Checking the balance slider I found that it was the culprit.





Note: The tabs shown by the red arrows below have to be bent straight in order to disassembly the potentiometer.























I thought about doing a creative repair with some glue but figured there must be a better solution.
As it turns out, Martin at Beoworld makes a replacement part for the black slider housing that moves to change the output. That black slider housing is the piece with the broken tabs the potentiometer contacts are secured with. I ordered a set of three replacement parts as all three slider potentiometers (bass, treble and balance) have a broken contact mounting tab.

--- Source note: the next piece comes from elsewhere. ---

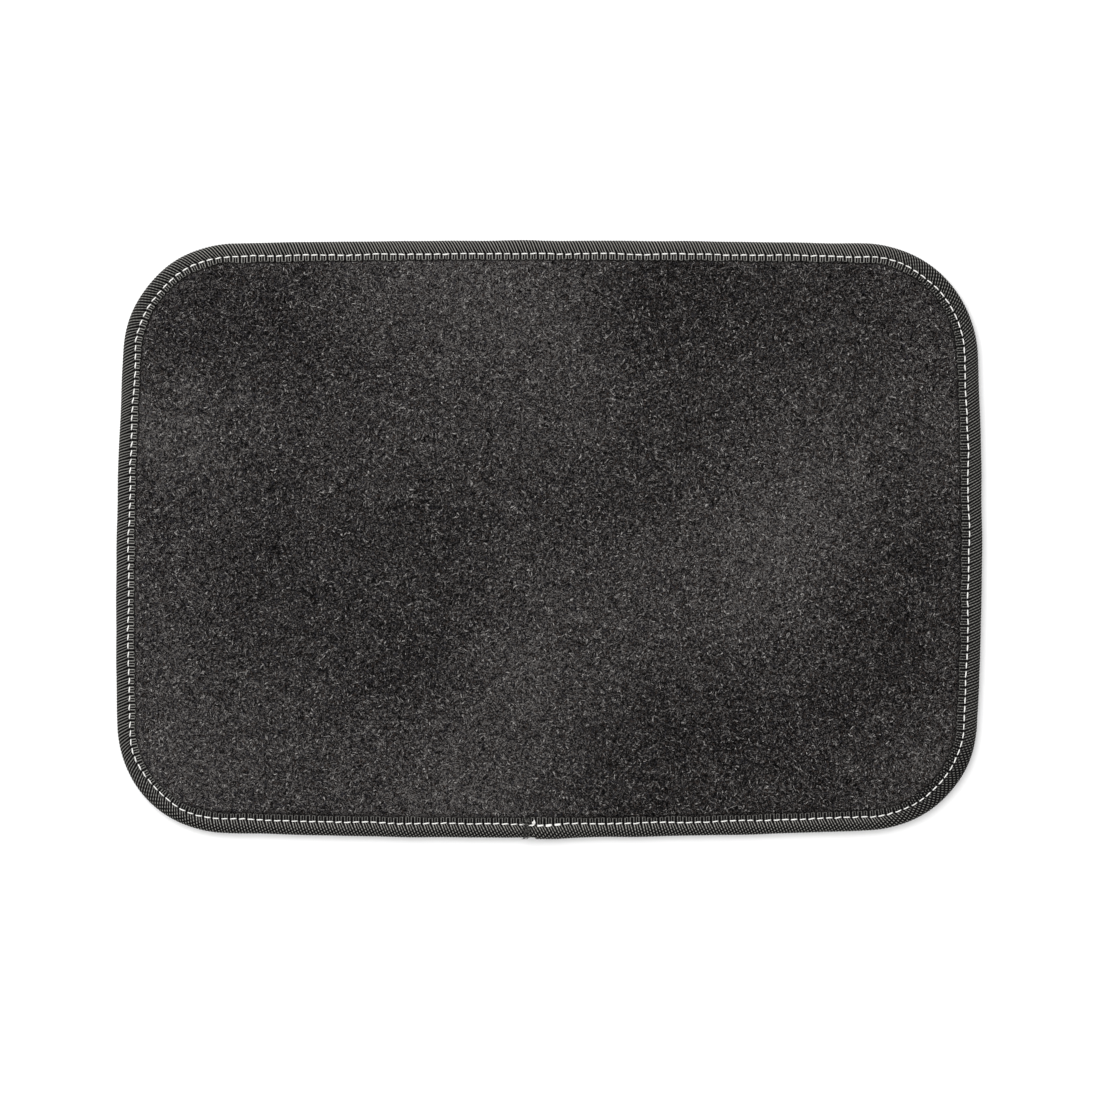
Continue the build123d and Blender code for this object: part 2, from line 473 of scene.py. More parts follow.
@dataclass(frozen=True)
class ThreadFinish:
    """White twisted sewing thread: bright plies with shaded grooves and a fine fibre grain."""

    name: str = "thread_white"
    groove: Colour = (0.5, 0.49, 0.46)
    ply: Colour = (0.9, 0.89, 0.87)
    grain_size: float = 0.12
    depth: float = 0.03

    def material(self) -> bpy.types.Material:
        """Builds the material.

        Returns:
            The finished material.
        """
        shader = Shader(self.name)
        turn, _ = shader.weave()
        lobe = shader.wave(turn)
        grain = shader.noise(shader.place(), self.grain_size, detail=2.0)
        lit = shader.limited(lobe, 0.0, 0.6) * (0.7 + grain * 0.5)
        colour = shader.mixed(lit, self.groove, self.ply)
        sockets = {"Base Color": colour, "Roughness": 0.4 + 0.25 * grain, "Sheen Weight": 0.2}
        return shader.finish(sockets, grain, self.depth)


@dataclass(frozen=True)
class LooseYarnFinish:
    """Black warp yarn that has come loose, with grey where the light catches its twist."""

    name: str = "tape_yarn_black"
    groove: Colour = (0.002, 0.002, 0.002)
    ply: Colour = (0.3, 0.292, 0.27)
    grain_size: float = 0.8
    depth: float = 0.03

    def material(self) -> bpy.types.Material:
        """Builds the material.

        Returns:
            The finished material.
        """
        shader = Shader(self.name)
        turn, _ = shader.weave()
        lobe = shader.wave(turn)
        grain = shader.noise(shader.place(), self.grain_size, detail=2.0)
        lit = lobe * shader.limited(grain, 0.42, 0.66)
        sockets = {
            "Base Color": shader.mixed(lit, self.groove, self.ply),
            "Roughness": 0.45 + 0.3 * grain,
            "Specular IOR Level": 0.1,
        }
        return shader.finish(sockets, lobe, self.depth)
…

Since it will take at least a week for the parts to come from Denmark I wanted to keep going with the Beomaster restoration. I pulled the bass, treble and balance slider potentiometers from a Beomaster 2400. The Beomaster 2400 turned out to have nice, intact slider contact assemblies so they will do nicely and I have new assemblies on order. In the exchange of parts I will only take the contact assembly as the Beomaster 2400 Bass slider potentiometer is 20KΩ and the Beomaster 1900 Bass slider potentiometer is 50KΩ.






















I cleaned the potentiometer contact strips and contacts with a fiberglass brush and some Deoxit Fader Lube.

With the Beomaster 1900 slider pots cleaned and rebuilt it was time to test the Beomaster 1900 for sound again.
























Sly's voice came out beautifully on both Beovox S55 speakers. All of the slider potentiometers really needed that restoration.

After playing a few songs I checked the Beomaster output transitor temperatures. The TIP 141 and 146 transistors measured around 110°F to 119°F.  The heatsink cooling fins measured up to 149°F though.























It appears the heatsink is doing its job. Now I can start reassembling the Beomaster case.